Toyota’s version of the announcement strongly hinted that TGR drivers will get opportunities to drive Haas F1 cars in the future, in tests to start with.

“Specifically, the agreement entails the participation in Haas F1 Team test drives by TGR training drivers, engineers, and mechanics.,” it said.

“This will enable the drivers to gain driving experience in F1, and it will allow the engineers and mechanics to learn how to analyse vast amounts of data, such as driving data, to effectively operate a pipeline for such at TGR.”

Esteban Gutierrez Haas Australian Grand Prix F1 2016

This is the first major change to Haas’s unique F1 set-up since it entered in 2016 (pictured above), although there was an adjustment in 2021 with the creation of its design hub at Ferrari’s Maranello campus.

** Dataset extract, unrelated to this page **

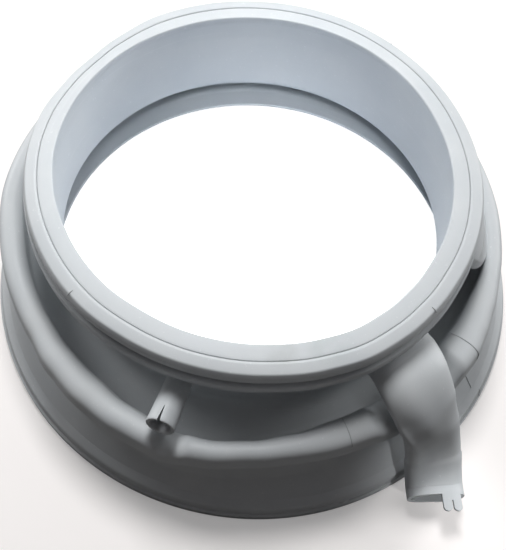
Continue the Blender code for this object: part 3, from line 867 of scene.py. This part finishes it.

Otherwise, until now it has fundamentally stayed the same: with a headquarters in Kannapolis in North Carolina, an operations base in Banbury in the UK, the Maranello office and the supply of as many parts from Ferrari as the rules allow, and the manufacturing work done by Italian company Dallara.

Under its Toyota partnership, Haas will still be a Ferrari customer team and buy parts from the Italian team. Komatsu has previously described that arrangement as “the foundation” of the Haas model, and earlier this year the Ferrari deal was renewed until the end of 2028.

While that means there is no Toyota engine in the offing, there are many ways TGR will assist Haas by gradually taking over in areas Ferrari and Dallara are key in: aerodynamic development, simulation work, and parts manufacturing will all be possible.

This will make Haas's development more cost efficient and time efficient by improving the human, technical and manufacturing resources at its disposal.

It will also be optimised further over time - with developments to the TGR windtunnel to tailor it more to Haas's needs possible, and chassis construction presumably switching from Dallara to TGR even if that takes a little longer to realise. 

The Toyota partnership is the biggest move of the Komatsu Haas era, and it’s fitting that the announcement comes ahead of the United States Grand Prix.

Kevin Magnussen Haas Austin F1 2023

It was the 2023 Austin race where Haas introduced what was dubbed the biggest upgrade in its F1 history having drastically changed the bodywork of its car to more of a Red Bull-inspired design. And that upgrade flopped badly. This decision, driven by ex-team boss Guenther Steiner, was something Komatsu has been vocally against.

But if that was a low point for Haas and a symbol of its past development limitations, for Haas to be running with Toyota branding on its cars at the same race 12 months later as it pushes to secure its best championship finish since 2018 shows how much of a transformation it is undergoing.